Though the Rule’s plain language sufficed to decide the case, the Chief Justice looked to extrinsic evidence as well.  He provided a detailed discussion of the origins and intent of the certified attorney program, concluding that “in view of the ‘demanding’ vetting process required for certification, a lawyer’s status as a certified attorney is “an important symbol of professional competence in a specialized field.’  In re Hyderally, 208 N.J. 453, 460 (2011).  And with that recognition comes the ability to pay referral fees.” 

 In summary, “Rule 1:39-6(d) was designed, in part, both to enhance access to experienced attorneys who had been vetted with care and also to increase referrals to those lawyers.  [Citation].  Allowing certified attorneys to pay referral fees facilitates those aims.  Removing that incentive for out-of-state lawyers would have the reverse effect.”

 The Court’s opinion concluded with two other things.  First, though the parties had cited cases in other jurisdictions, the Court did not discuss those cases at length “[b]ecause we rely on the language of New Jersey’s court rules and rules of professional conduct.” 
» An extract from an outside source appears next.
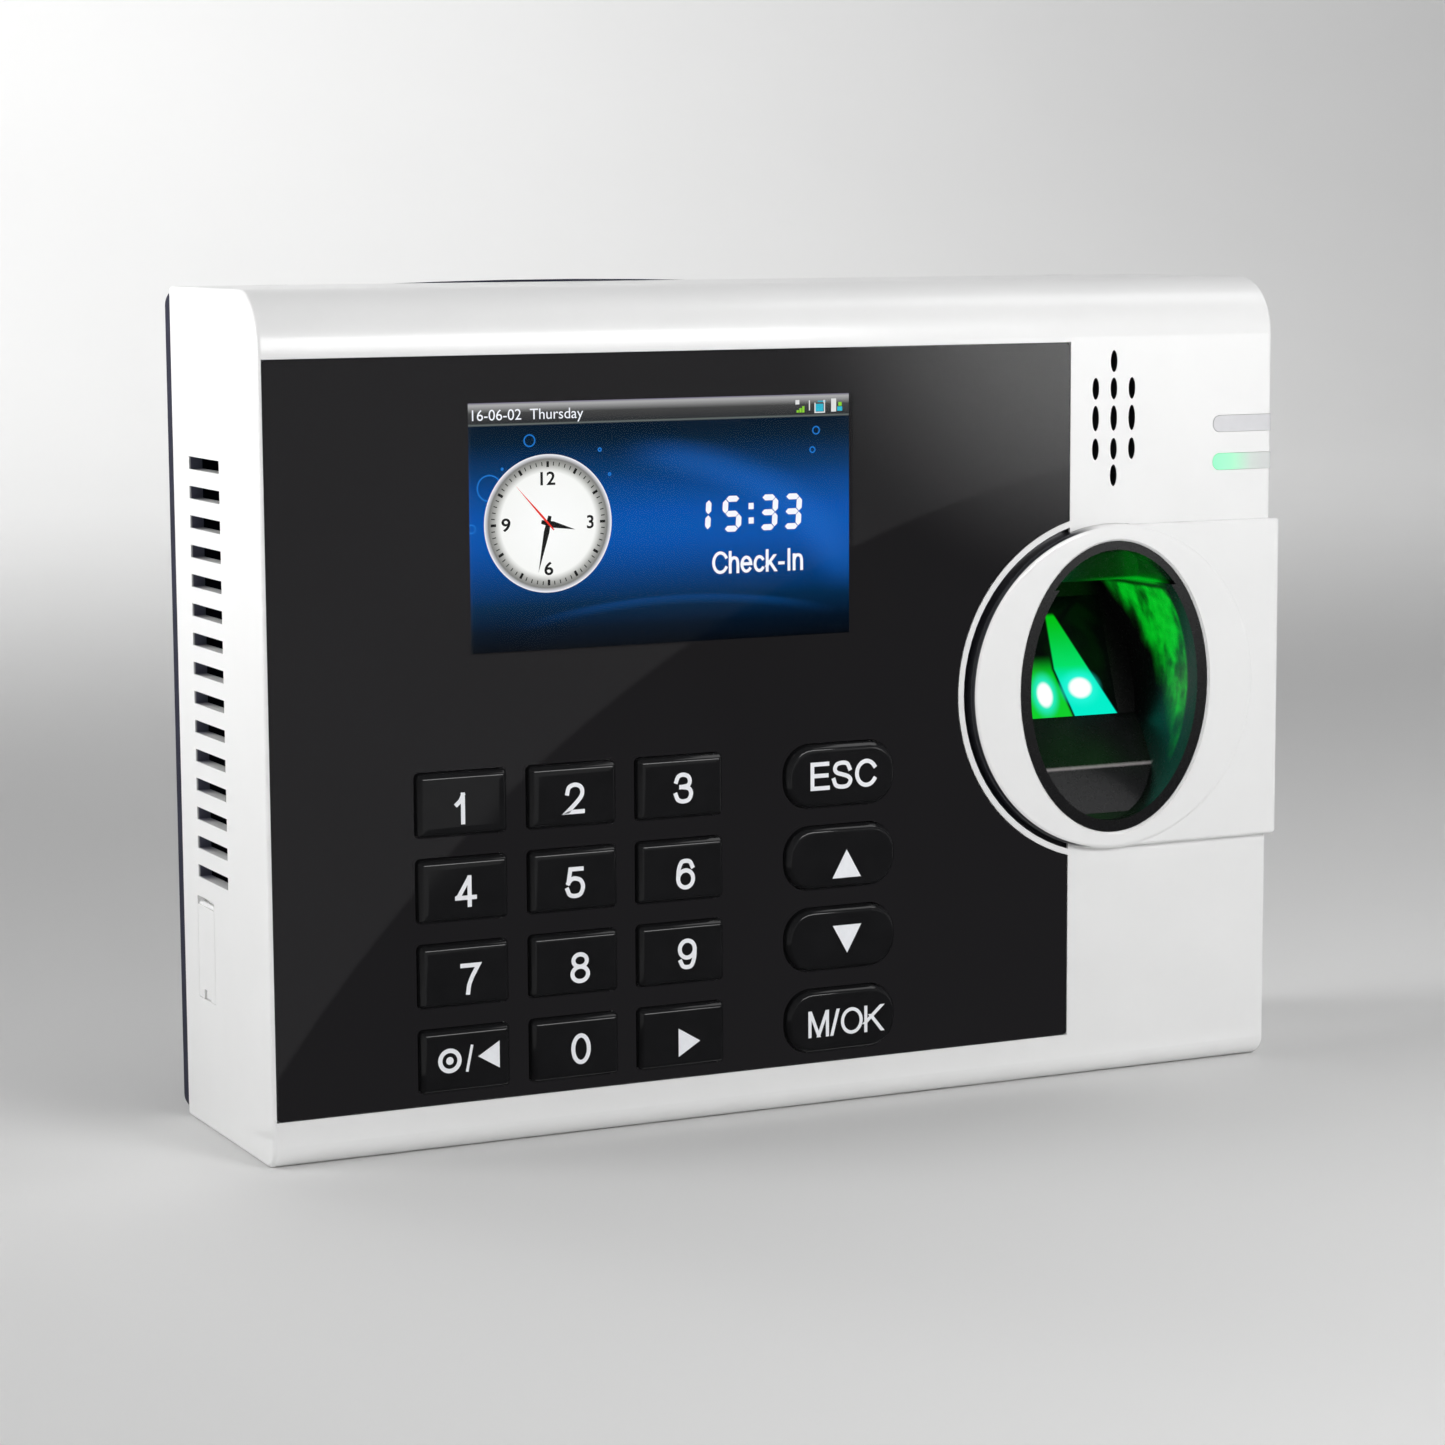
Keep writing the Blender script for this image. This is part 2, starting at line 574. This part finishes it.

 Second, the Court took note of the fact that “Opinion 745 also briefly addressed -- and proscribed -- the payment of “referral fees to New Jersey lawyers who cannot accept a case, or must withdraw from a case, due to a conflict of interest,” relying on prior opinions of the ACPE and the Appellate Division.  But the Court said it was not reviewing those prior opinions.  “To be clear, by vacating Opinion 745, the guidance contained in those opinions remains unchanged.”